Where is your faith?

One of my favorite NT passages is in Luke chapter 8. Jesus is with his disciples and decides to go to ”the other side” of the Sea of Galilee. They get into a boat and off they sail. Jesus falls asleep in the boat on the way across, leaving the navigation in the hands of accomplished fishermen, many of whom have grown up around this lake and made their livelihoods from it. 

But, a storm of high wind comes down on the lake, sunken as it is in the topography of the region, and the boat begins to fill with water, threatening to swamp the boat miles from shore.

These seasoned fishermen, who have undoubtedly been in boats during storms on this body of water before, decide that now is a good time to wake up the carpenter from his nap to tell him, Master, we perish.. And the carpenter from Nazareth rebuked the wind and the waves so that the lake became calm again. Then, in my favorite part of the story, he turns to the disciples and says, ”Where is your faith…”?

Luke’s narrative says, ”then they were afraid…”.

Excuse me?

Then…they were afraid?

They must have been at least troubled, if not outright terrified, to have awakened Jesus to tell him the boat was filling with water and they were going to drown. And now that the wind and water are calm again these seasoned fishermen are afraid?

You’d think that the act of waking him up would have shown their faith. It seems that Jesus would have had no need to ask where their faith was. They called on him, after all. But apparently, they had done so just so he wouldn’t sleep through the tragedy. Clearly, they were astonished by what he had done to save them. They sure hadn’t expected this. Now they are more afraid of the solution than they had been of the problem.

Not exactly fear inducing, eh? Or is it?

I try to see my place in this story. This small vessel is so tossed by wind-whipped waves out on the open lake that it is taking in water, yet Jesus is asleep? That would have been one heckuva rolling, bucking little boat, but he was undisturbed. Would that have inspired me…or angered me? Would I have remembered that at the start of the journey he had said, ”Let us go to the other side” and since we weren’t yet at the other side the journey wasn’t over? Would I have thought he didn’t care? (In another gospel, they did think that). When he finally does wake up to calm the situation just by speaking, would that have changed my life forever? Would I have finally realized who this person is, and in light of that, how foolish my fear is?

Like all of us, these men had placed their faith somewhere. Maybe in themselves and their seamanship. Maybe in their ability to predict the weather. Maybe in general circumstances. Maybe they knew they were good swimmers. I can’t know. I’m sure Jesus’ question was rhetorical. He knew that all of us put faith in something, but in a pinch, it may not be the right thing.

I suspect that Jesus knew these men were rugged, working class, tough, and pretty fearless. I suspect he knew they were self-reliant, independent, and resilient. They would have needed a pretty close brush with mortality, even though this was likely a very familiar occurrence to many of these men. But not at this magnitude. Not with wind at this ferocity.
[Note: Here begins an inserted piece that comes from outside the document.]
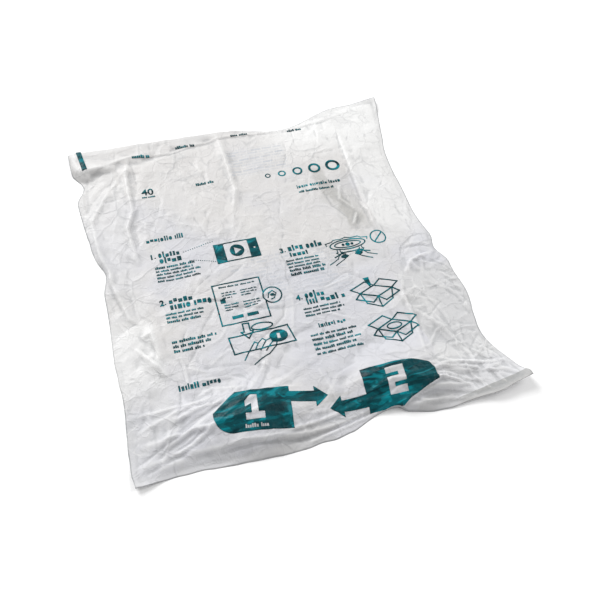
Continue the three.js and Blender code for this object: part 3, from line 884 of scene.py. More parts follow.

Jesus knows how to bring each of us to zero. He knows how to bring you to the end of yourself. He knows that as long as you’re trusting in you, you cannot be simultaneously trusting in Him.

Not far from where this little boat eventually made safe landfall, Jesus said, Blessed are the poor in spirit, for theirs in the Kingdom of God. Only those who recognize their bankrupt spiritual state are fit for the Kingdom. He has a way of breaking all of us who say we want to follow Him. Even if it means we’re in the storm of our lives, and it looks like He’s sleeping through it and completely oblivious.